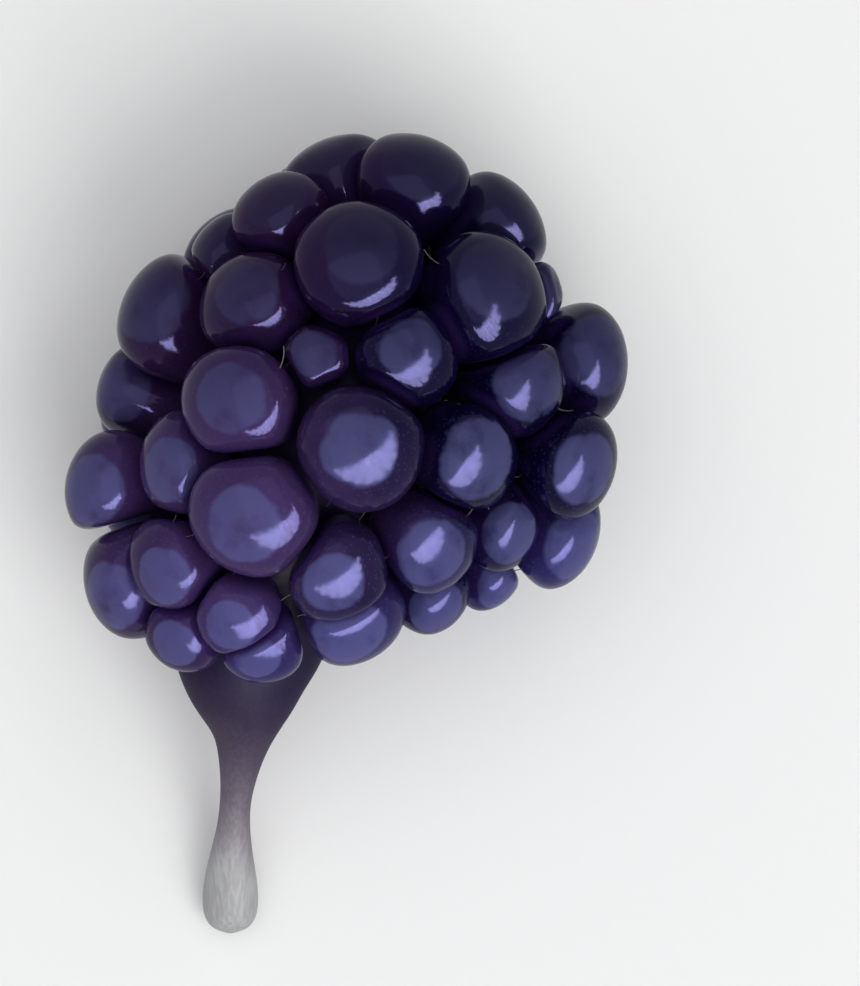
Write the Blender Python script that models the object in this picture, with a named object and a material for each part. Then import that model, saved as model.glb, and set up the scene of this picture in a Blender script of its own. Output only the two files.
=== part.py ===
"""A bramble berry, picked with its stalk and lying on its flatter side. Metres, +Z up from the surface.

The berry is an aggregate fruit. Each drupelet is a small fruit of its own with its own skin, set on the
receptacle, which is the swollen end of the stalk. Drupelets that touch press each other flat, so their
sides are walls between neighbours, and only their outer caps stay round. +Y runs from the stalk to the
tip of the berry.
"""

import math

import bmesh
import bpy
import numpy as np
from mathutils import Matrix, Vector

MM = 0.001

# The body that the drupelets' centres lie on: an egg's outline, domed up from its middle plane and down.
BODY_LONG = 10.0 * MM
BODY_SHORT = 8.9 * MM
BODY_TURN = math.radians(38.5)
MIDDLE_HEIGHT = 7.4 * MM
TOP_DOME = (6.4 * MM, 2.1)
UNDER_DOME = (6.4 * MM, 2.8)

# How drupelets crowd together: neighbours are drawn to a share of their radii's sum.
CROWDED = 0.94
NEIGHBOURS_WITHIN = 1.45
CROWDING_STEPS = 60
CROWDING_STEP = 0.12
SEAT_DEPTH = 0.8
WEIGHT = 0.08 * MM
SETTLE = 0.06 * MM

# How a drupelet spreads until it meets its neighbours, the receptacle and the surface it lies on.
GAP = 0.12 * MM
CORNER_POWER = 7.0  # how tightly a drupelet turns from its cap to its walls
SIDEWAYS_STRETCH = 1.27
INWARD_STRETCH = 1.9
SEGMENTS = 16  # round a drupelet's pole
RINGS = 11  # from pole to pole

# Drupelets round the berry's outline, each as (x, y, height over the middle plane, radius) in millimetres.
OUTLINE_DRUPELETS = (
    (-9.3, -3.2, 0.5, 1.85),
    (-8.3, -6.7, 0.9, 2.1),
    (-6.2, -8.6, 1.6, 1.6),
    (-3.3, -9.2, 2.2, 1.55),
    (0.2, -8.0, 2.2, 2.0),
    (3.5, -7.3, 0.5, 1.5),
    (5.7, -6.6, 0.7, 1.35),
    (8.2, -4.95, 0.2, 1.95),
    (8.8, -2.3, 1.6, 1.95),
    (9.1, 1.5, 0.5, 2.15),
    (7.1, 4.3, 1.9, 1.55),
    (5.8, 6.8, 0.8, 2.1),
    (2.6, 8.6, 0.8, 2.1),
    (-0.2, 8.6, 0.8, 2.1),
    (-2.5, 7.3, 1.6, 1.75),
    (-4.6, 5.75, 0.9, 1.6),
    (-6.8, 3.5, 1.2, 2.2),
    (-8.15, 0.6, 0.6, 1.75),
)

# Drupelets of the dome that faces up and of the one that faces down, as (x, y, radius) in millimetres.
TOP_DRUPELETS = (
    (0.5, 5.3, 2.3),
    (-3.3, 3.9, 2.1),
    (2.3, 1.8, 2.0),
    (-3.9, -0.1, 2.2),
    (-1.0, 1.7, 1.5),
    (0.5, -1.7, 2.4),
    (-3.4, -4.2, 2.4),
    (4.7, -2.1, 2.1),
    (3.2, -5.2, 2.0),
    (-6.6, -6.3, 1.8),
    (-0.3, -6.4, 1.9),
    (-4.2, -8.1, 1.6),
    (-6.1, -2.5, 1.9),
    (5.4, 4.0, 2.4),
    (6.7, 0.6, 2.0),
    (6.1, -4.6, 1.7),
)
UNDER_DRUPELETS = (
    (8.3, -0.4, 2.1),
    (7.2, 3.0, 2.0),
    (5.0, 5.4, 2.05),
    (2.4, 7.7, 2.15),
    (-1.3, 7.7, 2.1),
    (-4.5, 5.8, 2.0),
    (-6.8, 2.8, 2.1),
    (-7.9, -0.9, 2.1),
    (-8.3, -4.5, 2.0),
    (-6.7, -7.0, 1.7),
    (-3.6, -8.3, 1.5),
    (0.0, -7.5, 1.9),
    (3.2, -6.6, 2.1),
    (6.4, -5.0, 2.1),
    (5.2, 2.8, 2.1),
    (2.3, 4.6, 2.1),
    (-1.2, 4.3, 2.1),
    (-4.2, 1.9, 2.2),
    (-4.8, -2.3, 2.1),
    (-2.2, -4.7, 2.1),
    (1.9, -3.6, 2.2),
    (4.9, -1.1, 2.1),
    (1.6, 0.9, 2.0),
    (-1.4, -0.8, 2.1),
    (2.2, -7.6, 2.0),
)

# The stalk and receptacle, from the cut end inwards: (x, y, height above the surface, radius) in millimetres.
STALK_STATIONS = (
    (-4.72, -21.25, 1.0, 0.40),
    (-4.72, -21.05, 1.0, 0.78),
    (-4.72, -20.6, 1.0, 1.04),
    (-4.72, -20.0, 1.04, 1.12),
    (-4.70, -19.2, 1.3, 1.06),
    (-4.66, -18.2, 1.75, 0.88),
    (-4.58, -17.2, 2.3, 0.70),
    (-4.50, -16.2, 2.95, 0.63),
    (-4.38, -15.2, 3.55, 0.70),
    (-4.25, -14.2, 4.15, 0.90),
    (-4.12, -13.2, 4.65, 1.26),
    (-4.08, -12.2, 5.05, 1.90),
    (-4.08, -11.2, 5.4, 2.46),
    (-4.0, -10.0, 5.7, 2.95),
    (-3.7, -8.6, 6.0, 3.15),
    (-3.3, -7.0, 6.4, 3.3),
    (-2.6, -5.0, 6.9, 3.8),
    (-1.6, -2.4, 7.4, 4.2),
    (-0.4, 0.4, 7.8, 4.2),
    (0.7, 2.8, 8.0, 3.6),
    (1.6, 4.6, 8.1, 2.5),
    (2.1, 5.7, 8.1, 1.2),
)
STALK_SIDES = 16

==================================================

Quote the data above verbatim from its first line to the line that includes "UNDER_DOME = (6.4 * MM, 2.8)", with both boundary lines retained.

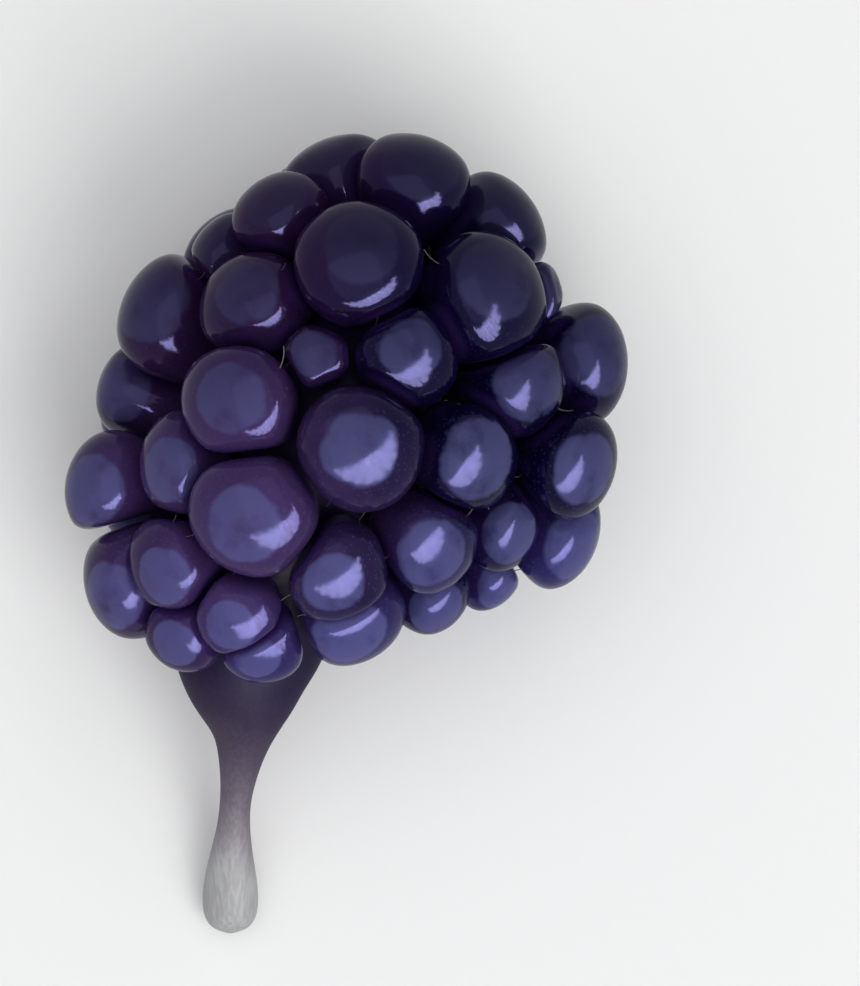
Write the Blender Python script that models the object in this picture, with a named object and a material for each part. Then import that model, saved as model.glb, and set up the scene of this picture in a Blender script of its own. Output only the two files.
=== part.py ===
"""A bramble berry, picked with its stalk and lying on its flatter side. Metres, +Z up from the surface.

The berry is an aggregate fruit. Each drupelet is a small fruit of its own with its own skin, set on the
receptacle, which is the swollen end of the stalk. Drupelets that touch press each other flat, so their
sides are walls between neighbours, and only their outer caps stay round. +Y runs from the stalk to the
tip of the berry.
"""

import math

import bmesh
import bpy
import numpy as np
from mathutils import Matrix, Vector

MM = 0.001

# The body that the drupelets' centres lie on: an egg's outline, domed up from its middle plane and down.
BODY_LONG = 10.0 * MM
BODY_SHORT = 8.9 * MM
BODY_TURN = math.radians(38.5)
MIDDLE_HEIGHT = 7.4 * MM
TOP_DOME = (6.4 * MM, 2.1)
UNDER_DOME = (6.4 * MM, 2.8)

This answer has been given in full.